Тут я получил еще одно подтверждение того, что меня направляет Бог. Утром проснулся с отчетливой мыслью: «Сегодня же нужно уехать из Тила!» Одним из моих знакомых там был господин Далдероп, пожилой человек, в свое время крупный подрядчик «Филипса». Я его вызвал, он тут же по моей просьбе пришел. Сообщив, что хочу сегодня же перебраться через Ваал, я спросил, нет ли у него какого-либо грузовика, который шел бы в ту сторону, пусть он меня подбросит, я сяду рядом с шофером. Оказалось, что последний из оставшихся у него грузовиков был в нерабочем состоянии, но он пообещал что-нибудь да придумать.

И придумал. Я погрузил свой велосипед на паром, идущий в Вамел. На борту был только один молоденький немецкий солдат, который не проверял поклажи, не спрашивал ни у кого документов. Мне повезло: на некоторое время это оказался последний паром через реку, поскольку союзники начали обстреливать суда, плывущие по Ваалу.

Следующей моей задачей было пересечь реку Маас. На этой переправе все было в смятении: только что буксирное судно подверглось обстрелу. Капитан буксира, не внявший предупреждениям союзников, погиб, погибла и его жена; остался ребенок. Так что были сомнения в том, возможна ли переправа, но в конце концов капитан парома решил рискнуть еще раз. Так что мы с моим неразлучным велосипедом достигли-таки другого берега! Я направился в Осс, где несколько дней провел в семье директора нашего тамошнего завода. Но потом мне вдруг снова пришлось пуститься в путь, потому что и наши «вервальтеры» также решили укрыться в Оссе.

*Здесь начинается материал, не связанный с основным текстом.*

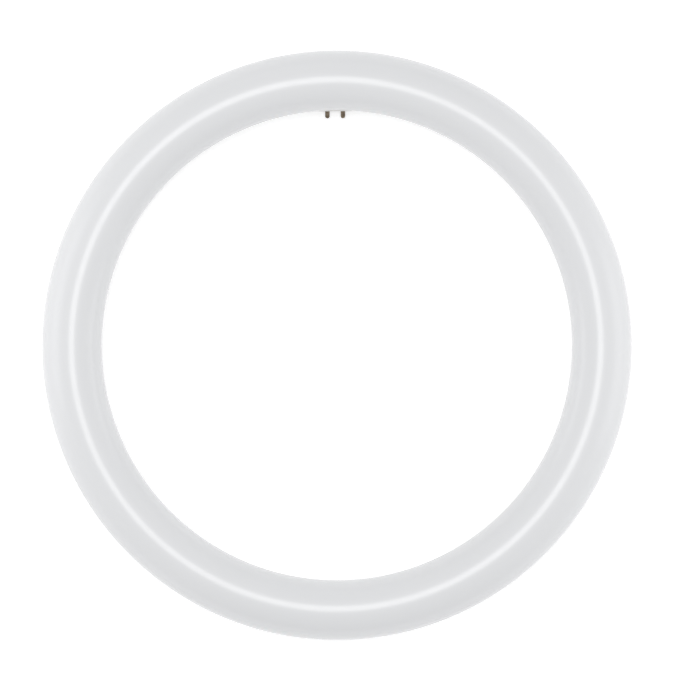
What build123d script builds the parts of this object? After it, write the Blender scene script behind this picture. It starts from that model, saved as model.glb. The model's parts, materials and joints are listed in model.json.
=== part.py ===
from build123d import *

# A ring-shaped LED lamp tube with a four-pin plug base, lying flat with its lit side up.
#
# The tube is two moulded half shells that meet just behind the widest part of the
# section: a milky diffuser on the front and an opaque rear housing, joined by a tongue
# in a rebate. Four identical curved boards with a row of LED packages lie on the
# housing's pads, held by moulded hooks at their ends and one screw in the middle. The
# driver board lies behind them on low ribs, beside the base. The base is a snap-in
# block whose four brass pins point backwards and towards the ring's centre.
#
# Lengths are in millimetres. The ring's axis is Z, the front faces +Z, the base is on
# the +Y side, and Z is 0 at the lowest point, which is the tip of the rear pins.

from math import cos, degrees, radians, sin, sqrt
import os

# Ring and tube section
ring_outer_diameter = 300.0
tube_diameter = 30.5
shell_wall = 1.6
seam_drop = 1.0

# Joint between the two shells
tongue_thickness = 0.7
tongue_height = 1.8
tongue_side_clearance = 0.05
tongue_end_clearance = 0.15

# The housing's inside is flat-sided, so that ribs and pads stand square on it: these
# are the corners' angles below the tube's middle
upper_corner_angle = 35.0
floor_corner_angle = 62.0

# Light boards and their LED packages
board_count = 4
board_joint_gap = 0.8
board_side_gap = 1.5
board_thickness = 1.0
board_top_drop = 1.0
notch_near_edge = 2.6
notch_width = 4.4
notch_half_length = 1.6
chips_per_board = 24
chip_length = 3.5
chip_width = 2.8
chip_height = 0.7

# Pads and hooks that carry the boards' ends, and the fins under their middles
joint_pad_length = 8.0
joint_pad_reach = 7.5
fin_thickness = 1.6
hook_stem_thickness = 1.0
hook_nose = 0.7
hook_nose_height = 0.8
hook_clearance = 0.15

# Screws that hold the light boards
screw_edge_distance = 2.4
screw_shank_diameter = 2.2
screw_length = 6.0
screw_head_diameter = 3.8
screw_head_height = 1.3
screw_hole_clearance = 0.15
pilot_hole_clearance = 0.05
pilot_hole_spare_depth = 0.6
boss_wall = 1.0

# Base seat in the rear housing
base_tilt = 45.0
face_stand = 0.85
plate_length = 18.7
plate_width = 12.6
plate_thickness = 2.3
plate_corner_radius = 1.5
plate_edge_chamfer = 0.5
plate_side_clearance = 0.1
pad_margin = 3.5
pad_thickness = 2.0
neck_half_length = 5.9
neck_width = 9.8
neck_inner_stand = 0.8
window_clearance = 0.1
latch_gap = 1.1
latch_thickness = 1.0
latch_width = 6.0
latch_tip_stand = 1.2
barb_overhang = 0.7
barb_clearance = 0.1

# Contact pins, on the standard four-pin pattern
pin_diameter = 2.4
pin_length = 7.0
pin_pitch_along = 7.92
pin_pitch_across = 6.35
pin_root_diameter = 1.8
pin_root_clearance = 0.02
pin_collar_diameter = 3.4
pin_collar_height = 0.6

# Driver board, given by its angles from the base around the ring
driver_start_angle = 8.0
driver_end_angle = 42.0
driver_stand = 0.85
driver_side_gap = 0.4
driver_thickness = 1.2
component_clearance = 1.0
cradle_thickness = 1.6
cradle_end_inset = 2.0

# Insulated leads and the straps between the light boards
lead_diameter = 1.3
lead_gap = 0.4
lead_landing = 1.8
strap_offsets = (-8.0, -5.0)
strap_width = 1.8
strap_thickness = 0.3
strap_half_span = 3.5
strap_rise = 0.6

# How deep a rib, boss or pad is sunk into the wall that it grows from
root_depth = 0.4

tube_radius = tube_diameter / 2
cavity_radius = tube_radius - shell_wall
centreline_radius = ring_outer_diameter / 2 - tube_radius
board_span = 360.0 / board_count
base_angle = 90.0
tilt_cos = cos(radians(base_tilt))
tilt_sin = sin(radians(base_tilt))

face_reach = tube_radius + face_stand
plate_seat = face_reach - plate_thickness
pad_reach = plate_seat - pad_thickness
neck_reach = pad_reach - neck_inner_stand
collar_reach = neck_reach - pin_collar_height
pin_radius = pin_diameter / 2
pin_tip_reach = face_reach + pin_length
tip_centre_reach = pin_tip_reach - pin_radius
pins_drop = tip_centre_reach * tilt_sin + pin_pitch_across / 2 * tilt_cos + pin_radius
tube_centre_height = max(pins_drop, tube_radius)


def chord(radius, height):
    """Half the width of a circle at a height from its centre."""
    return sqrt(radius**2 - height**2)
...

Итак, я нашел приют в доме одного фермера. Было время сбора картофеля. Как полагается, я предложил помощь. Ох, вот это была работка! У меня имелась только одна пара брюк, которую было жаль погубить, работая на коленях, поэтому я орудовал, согнувшись в три погибели. В конце дня спина моя просто раскалывалась от боли! Впрочем, во всем остальном добрые брабантцы вели себя очень гостеприимно. Но мне хотелось подобраться как можно ближе к Эйндховену. Между тем находился я все еще к северу от шоссе Хертогенбос — Граве, по которому непрерывным потоком днем и ночью шел военный транспорт. Чтобы перебраться через шоссе, требовалось очень хорошо знать местность.